World Views | Beijing just tore up China’s giant internet playbook

Tim Culpan, Bloomberg

All the things that allowed China’s internet innovators to become big, powerful and hugely profitable are under threat. The implications are chilling for established players.
Draft rules detailed by China’s antitrust watchdog Tuesday are aimed at rooting out monopolistic practices among internet companies, Bloomberg News reported. That could be invigorating for potential challengers to industry leaders such as Alibaba Group Holding Ltd., Tencent Holdings Ltd., Meituan and Baidu Inc.
Take Alibaba. The Hangzhou-based company has a side gig selling cloud computing services, which has posted chronic operating losses as the company chases customers and market share. The huge profits of Alibaba’s legacy e-commerce business have helped to buffer these losses, which widened 23% last year to $1 billion. The new rules could conceivably put an end to that kind of subsidization, forcing the company to raise prices and churn a profit, or even divest the business altogether.
Delivery and booking service giant Meituan could also be in regulators’ sights. Within a year of its Hong Kong listing, Meituan managed to turn profitable thanks to its deep knowledge of consumer habits, which it could then leverage to sell ads to vendors who use its platform. That, too, could be in jeopardy under the antitrust rules, which would restrict the use of such data to target specific customers.

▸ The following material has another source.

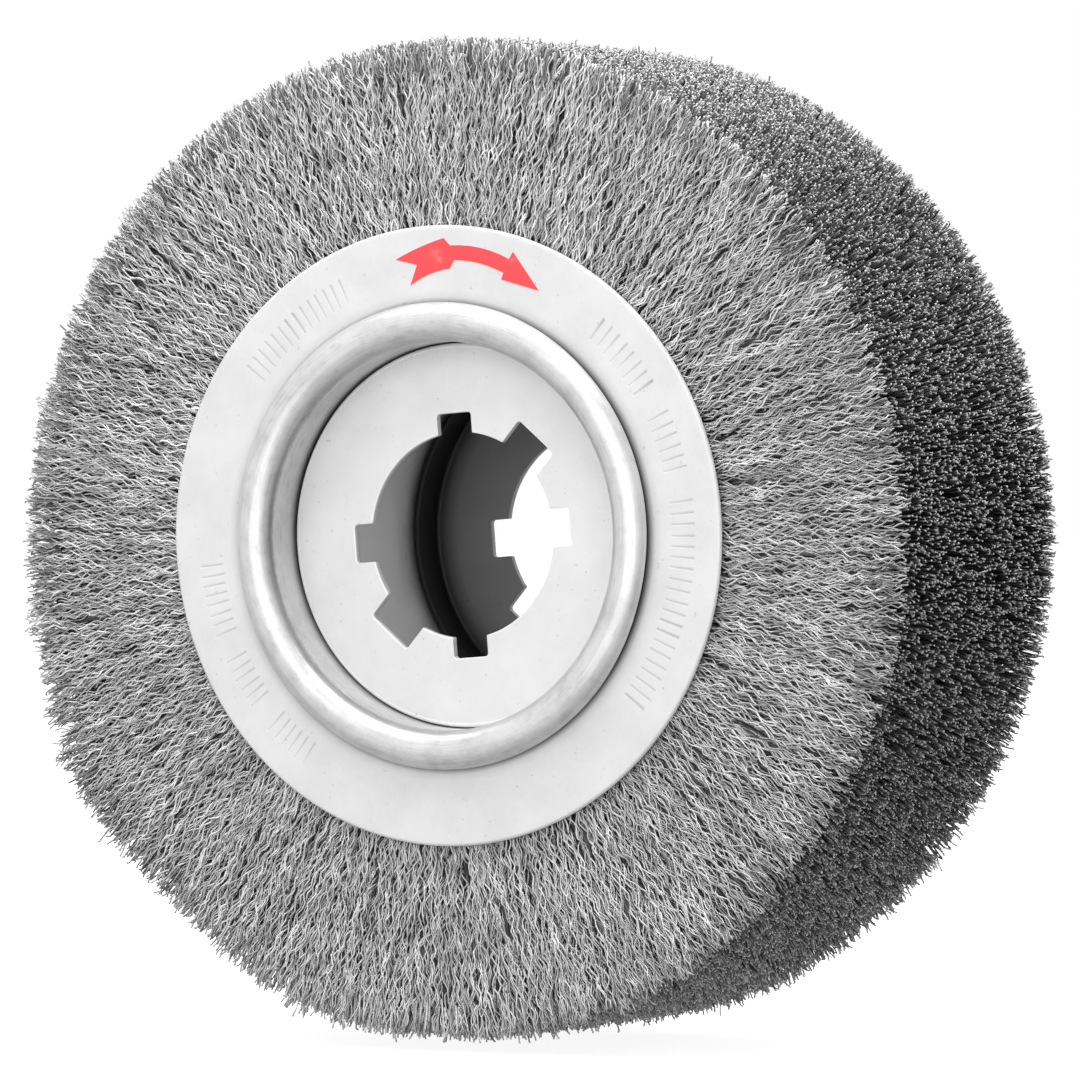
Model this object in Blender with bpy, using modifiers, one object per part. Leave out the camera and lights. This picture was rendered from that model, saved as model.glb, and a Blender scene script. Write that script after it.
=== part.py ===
"""Wide-face wheel brush of crimped steel wire on a pressed sheet-steel hub.

The brush axis is world Y and the front faces -Y. Z is up and the origin is the middle of the hub.
Metres throughout. Every turned part is drawn as a section: x is the radius and z the distance
towards the front. The section is spun round its own Z, then the object is turned to face -Y.
"""

import math

import bmesh
import bpy
import numpy as np

MM = 0.001

# Standard bore: 2 in arbor hole with two sizes of keyway.
BORE_R = 25.4 * MM
SMALL_KEY_HALF_WIDTH = 4.7625 * MM
SMALL_KEY_R = 30.1625 * MM
LARGE_KEY_HALF_WIDTH = 6.35 * MM
LARGE_KEY_R = 31.75 * MM
KEY_CORNER_R = 0.9 * MM
SMALL_KEYS_DEG = (0.0, 90.0, 180.0, 270.0)
LARGE_KEYS_DEG = (45.0, 225.0)
# How far the keyed plates are turned from upright, clockwise seen from the front.
CLOCKING_DEG = -4.74

# Keyed arbor plates: shallow pans with a collar that fits inside the core tube.
PLATE_FACE_Y = 36.5 * MM
PLATE_THICKNESS = 2.0 * MM
PLATE_R = 47.4 * MM
PLATE_EDGE_R = 1.2 * MM
COLLAR_THICKNESS = 1.5 * MM
COLLAR_HEIGHT = 12.0 * MM

# Core tube: rolled strip, both ends curled outwards over the flange rings.
TUBE_INNER_R = 47.7 * MM
TUBE_WALL = 1.5 * MM
CURL_OUTER_R = 4.9 * MM
CURL_CENTRE_Y = 46.8 * MM
CURL_SEGMENTS = 7

# Flange rings: flat washers of sheet that hold the wire in from each side.
FLANGE_OUTER_R = 76.2 * MM
FLANGE_INNER_R = 49.5 * MM
FLANGE_FACE_Y = 46.5 * MM
FLANGE_THICKNESS = 1.6 * MM
FLANGE_EDGE = 0.4 * MM

# Wire fill: sections side by side, each folded round its own retaining ring.
SECTIONS = 4
SECTION_PITCH = 22.3 * MM
SECTION_GAP = 0.3 * MM
FILL_OUTER_R = 124.5 * MM
FILL_INNER_R = 49.5 * MM
GROOVE_R = 55.0 * MM
GROOVE_HALF_WIDTH = 4.0 * MM
RETAINER_INNER_R = 50.2 * MM
RETAINER_OUTER_R = 54.4 * MM
RETAINER_HALF_WIDTH = 3.6 * MM

ROUND_STEPS = 64
CUTTER_INNER_R = 20.0 * MM
CUTTER_DEPTH = 30.0 * MM


def clear_scene():
    for obj in list(bpy.data.objects):
        bpy.data.objects.remove(obj, do_unlink=True)
    for mesh in list(bpy.data.meshes):
        bpy.data.meshes.remove(mesh)


def new_collection(name):
    collection = bpy.data.collections.new(name)
    bpy.context.scene.collection.children.link(collection)
    return collection


def new_material(name, colour, metallic, roughness):
    material = bpy.data.materials.new(name)
    material.use_nodes = True
    shader = material.node_tree.nodes["Principled BSDF"]
    shader.inputs["Base Color"].default_value = (*colour, 1.0)
    shader.inputs["Metallic"].default_value = metallic
    shader.inputs["Roughness"].default_value = roughness
    return material


def turned(name, section, material, collection, front=True):
    """A closed section (radius, distance to the front) spun a full turn.

    The section runs up its inner side and down its outer side, so that the faces point out.
    A rear copy is the front one mirrored: distances change sign and the order is reversed.
    """
    if not front:
        section = [(r, -z) for r, z in reversed(section)]
    mesh = bpy.data.meshes.new(name)
    count = len(section)
    points = [(r, 0.0, z) for r, z in section]
    edges = [(i, (i + 1) % count) for i in range(count)]
    mesh.from_pydata(points, edges, [])
    obj = bpy.data.objects.new(name, mesh)
    collection.objects.link(obj)
    obj.rotation_euler = (math.pi / 2, 0.0, 0.0)
    screw = obj.modifiers.new("spin", "SCREW")
    screw.axis = "Z"
    screw.angle = 2 * math.pi
    screw.steps = ROUND_STEPS
    screw.render_steps = ROUND_STEPS
    screw.use_merge_vertices = True
    screw.merge_threshold = 0.00005
    screw.use_smooth_shade = False
    mesh.materials.append(material)
    return obj


def arc(centre_r, centre_z, radius, start_deg, end_deg, segments):
    angles = np.radians(np.linspace(start_deg, end_deg, segments + 1))
    return [(centre_r + radius * math.cos(a), centre_z + radius * math.sin(a)) for a in angles]


def tube_section():
    """The strip's section: inner wall, front curl out and back, outer wall, rear curl out and back."""
    centre_r = TUBE_INNER_R + CURL_OUTER_R
    inside = CURL_OUTER_R - TUBE_WALL
    front_out = arc(centre_r, CURL_CENTRE_Y, CURL_OUTER_R, 180.0, 0.0, CURL_SEGMENTS)
    front_back = arc(centre_r, CURL_CENTRE_Y, inside, 0.0, 180.0, CURL_SEGMENTS)
    rear_out = arc(centre_r, -CURL_CENTRE_Y, inside, 180.0, 360.0, CURL_SEGMENTS)
    rear_back = arc(centre_r, -CURL_CENTRE_Y, CURL_OUTER_R, 360.0, 180.0, CURL_SEGMENTS)
    return front_out + front_back + rear_out + rear_back


def flange_section():
    back = FLANGE_FACE_Y - FLANGE_THICKNESS
    return [
        (FLANGE_INNER_R, back),
        (FLANGE_INNER_R, FLANGE_FACE_Y),
        (FLANGE_OUTER_R - FLANGE_EDGE, FLANGE_FACE_Y),
        (FLANGE_OUTER_R, FLANGE_FACE_Y - FLANGE_EDGE),
        (FLANGE_OUTER_R, back + FLANGE_EDGE),
        (FLANGE_OUTER_R - FLANGE_EDGE, back),
    ]


def plate_section():
    """The pan's section: face, rounded edge, collar running inwards along the tube."""
    back = PLATE_FACE_Y - PLATE_THICKNESS
    end = PLATE_FACE_Y - COLLAR_HEIGHT
    collar_r = PLATE_R - COLLAR_THICKNESS
    corner_r = PLATE_R - PLATE_EDGE_R
    corner_z = PLATE_FACE_Y - PLATE_EDGE_R
    points = [(CUTTER_INNER_R, back), (CUTTER_INNER_R, PLATE_FACE_Y)]
    points += arc(corner_r, corner_z, PLATE_EDGE_R, 90.0, 0.0, 3)
    points += [(PLATE_R, end), (collar_r, end), (collar_r, back)]
    return points


def fill_section(centre):
    half = (SECTION_PITCH - SECTION_GAP) / 2
    return [
        (FILL_INNER_R, centre - half),
        (FILL_INNER_R, centre - GROOVE_HALF_WIDTH),
        (GROOVE_R, centre - GROOVE_HALF_WIDTH),
        (GROOVE_R, centre + GROOVE_HALF_WIDTH),
        (FILL_INNER_R, centre + GROOVE_HALF_WIDTH),
        (FILL_INNER_R, centre + half),
        (FILL_OUTER_R, centre + half),
        (FILL_OUTER_R, centre - half),
    ]


def retainer_section(centre):
    return [
        (RETAINER_INNER_R, centre - RETAINER_HALF_WIDTH),
        (RETAINER_INNER_R, centre + RETAINER_HALF_WIDTH),
        (RETAINER_OUTER_R, centre + RETAINER_HALF_WIDTH),
        (RETAINER_OUTER_R, centre - RETAINER_HALF_WIDTH),
    ]


def keyway(angle_deg, half_width, outer_r):
    """One keyway's outline from bore edge to bore edge, as (angle, radius) in order of angle."""
    inner = math.sqrt(BORE_R**2 - half_width**2)
    side = half_width - KEY_CORNER_R
    level = outer_r - KEY_CORNER_R
    points = [(-half_width, inner)]
    for turn in np.radians(np.linspace(180.0, 90.0, 4)):
        points.append((-side + KEY_CORNER_R * math.cos(turn), level + KEY_CORNER_R * math.sin(turn)))
    for turn in np.radians(np.linspace(90.0, 0.0, 4)):
        points.append((side + KEY_CORNER_R * math.cos(turn), level + KEY_CORNER_R * math.sin(turn)))
    points.append((half_width, inner))
    base = math.radians(angle_deg)
    return [(base + math.atan2(x, y), math.hypot(x, y)) for x, y in points]


def bore_outline():
    """The keyed bore as (x, z), going clockwise seen from the front."""
    keys = [(a, SMALL_KEY_HALF_WIDTH, SMALL_KEY_R) for a in SMALL_KEYS_DEG]
    keys += [(a, LARGE_KEY_HALF_WIDTH, LARGE_KEY_R) for a in LARGE_KEYS_DEG]
    keys.sort()
    outline = []
    for index, key in enumerate(keys):
        outline += keyway(*key)
        following = keys[(index + 1) % len(keys)]
        start = outline[-1][0]
        end = math.radians(following[0]) - math.asin(following[1] / BORE_R)
        if index == len(keys) - 1:
            end += 2 * math.pi
        count = max(2, int(math.degrees(end - start) / 6.0))
        for angle in np.linspace(start, end, count + 1)[1:-1]:
            outline.append((angle, BORE_R))
    turn = math.radians(CLOCKING_DEG)
    return [(r * math.sin(a + turn), r * math.cos(a + turn)) for a, r in outline]


def bore_cutter(name, centre_y, collection):
    """A prism of the keyed outline, long enough to pass right through one plate."""
    outline = bore_outline()
    shape = bmesh.new()
    corners = [shape.verts.new((x, centre_y - CUTTER_DEPTH / 2, z)) for x, z in outline]
    face = shape.faces.new(corners)
    grown = bmesh.ops.extrude_face_region(shape, geom=[face])
    moved = [item for item in grown["geom"] if isinstance(item, bmesh.types.BMVert)]
    bmesh.ops.translate(shape, verts=moved, vec=(0.0, CUTTER_DEPTH, 0.0))
    bmesh.ops.recalc_face_normals(shape, faces=shape.faces)
    mesh = bpy.data.meshes.new(name)
    shape.to_mesh(mesh)
    shape.free()
    cutter = bpy.data.objects.new(name, mesh)
    cutter.hide_render = True
    cutter.display_type = "WIRE"
    collection.objects.link(cutter)
    return cutter


def cut(target, cutter):
    modifier = target.modifiers.new("keyed_bore", "BOOLEAN")
    modifier.operation = "DIFFERENCE"
    modifier.solver = "EXACT"
    modifier.object = cutter


def main():
    clear_scene()
    brush = new_collection("wheel_brush")
    cutters = new_collection("wheel_brush_cutters")
    cutters.hide_render = True

    plate_steel = (0.62, 0.63, 0.64)
    for side, front in (("front", True), ("rear", False)):
        flange_look = new_material(f"{side}_flange_steel", (0.66, 0.67, 0.68), 0.9, 0.38)
        turned(f"{side}_flange_ring", flange_section(), flange_look, brush, front)
        plate_look = new_material(f"{side}_plate_steel", plate_steel, 0.9, 0.42)
        plate = turned(f"{side}_arbor_plate", plate_section(), plate_look, brush, front)
        centre_y = -PLATE_FACE_Y if front else PLATE_FACE_Y
        cut(plate, bore_cutter(f"{side}_bore_cutter", centre_y, cutters))

    tube_look = new_material("tube_steel", (0.55, 0.56, 0.57), 0.9, 0.35)
    turned("core_tube", tube_section(), tube_look, brush)

    for index in range(SECTIONS):
        centre = ((SECTIONS - 1) / 2 - index) * SECTION_PITCH
        number = index + 1
        wire_look = new_material(f"wire_{number}", (0.30, 0.30, 0.31), 0.85, 0.45)
        turned(f"wire_fill_{number}", fill_section(centre), wire_look, brush)
        hoop_look = new_material(f"retainer_{number}", (0.45, 0.45, 0.46), 0.9, 0.4)
        turned(f"retaining_ring_{number}", retainer_section(centre), hoop_look, brush)


main()
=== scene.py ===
"""Looks of the wide-face wheel brush: a sheet-steel hub packed with crimped steel wire.

The brush axis is Y, the front faces -Y, Z is up. Angles round the brush are clockwise from the
top as seen from the front, so a point at angle a and radius r is (r sin a, y, r cos a).
Lengths in the tables are millimetres, and meshes are in metres.
"""

import math

import bpy
import numpy as np
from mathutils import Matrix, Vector


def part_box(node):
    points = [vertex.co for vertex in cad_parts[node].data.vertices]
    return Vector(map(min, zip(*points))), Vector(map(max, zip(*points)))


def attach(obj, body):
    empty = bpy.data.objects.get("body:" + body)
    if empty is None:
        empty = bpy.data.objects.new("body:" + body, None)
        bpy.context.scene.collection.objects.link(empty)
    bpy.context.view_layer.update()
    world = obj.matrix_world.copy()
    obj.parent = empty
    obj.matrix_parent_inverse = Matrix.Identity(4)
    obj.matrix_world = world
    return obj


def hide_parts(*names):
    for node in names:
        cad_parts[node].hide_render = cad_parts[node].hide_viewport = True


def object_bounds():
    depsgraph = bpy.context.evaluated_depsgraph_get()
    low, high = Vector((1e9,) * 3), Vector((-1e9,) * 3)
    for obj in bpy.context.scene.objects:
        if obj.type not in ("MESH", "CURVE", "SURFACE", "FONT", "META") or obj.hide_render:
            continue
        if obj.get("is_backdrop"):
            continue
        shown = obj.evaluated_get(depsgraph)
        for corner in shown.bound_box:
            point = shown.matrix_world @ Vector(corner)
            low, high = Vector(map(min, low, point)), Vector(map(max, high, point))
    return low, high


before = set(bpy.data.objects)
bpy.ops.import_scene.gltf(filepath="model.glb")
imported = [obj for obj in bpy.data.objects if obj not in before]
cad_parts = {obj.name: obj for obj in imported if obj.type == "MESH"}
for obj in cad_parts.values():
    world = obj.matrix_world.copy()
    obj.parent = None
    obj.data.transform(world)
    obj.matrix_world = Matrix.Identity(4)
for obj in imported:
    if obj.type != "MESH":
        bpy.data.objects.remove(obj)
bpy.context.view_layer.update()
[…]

Games and social-networking company Tencent, e-retailer JD.Com Inc. and search provider Baidu  may also face scrutiny, given the size and dominance they have in their respective niches.
Beijing’s goal may be to clear the decks for fresh companies to enter.

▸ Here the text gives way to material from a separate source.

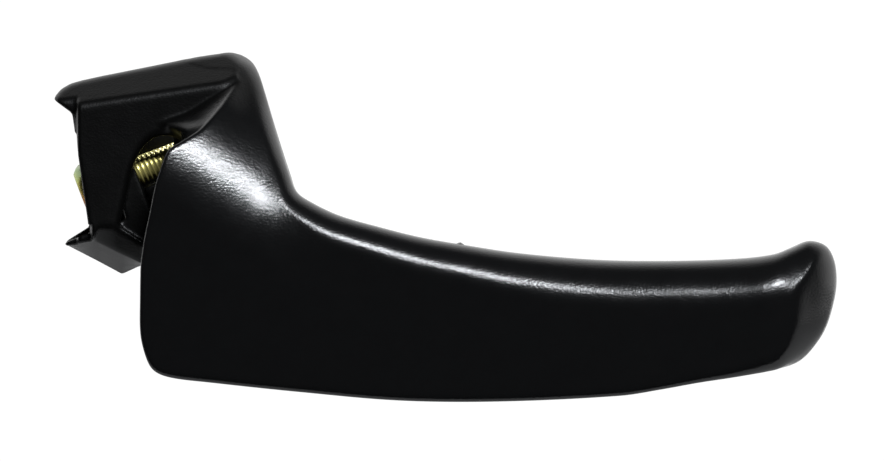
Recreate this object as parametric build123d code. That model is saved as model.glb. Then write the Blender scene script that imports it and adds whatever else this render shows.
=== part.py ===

A challenger in the cloud business would struggle to compete if Alibaba, with $60 billion in cash and equivalents, can just keep undercutting it until the new entrant runs out of money. In a market without competition rules, predatory pricing is just regular business.
With data being almost as valuable as cash, companies like Meituan and Tencent have a distinct advantage because they know more about the market and consumers than any newbie that wants to hang out its shingle and start offering services. Throttling that data flow could help even the playing field.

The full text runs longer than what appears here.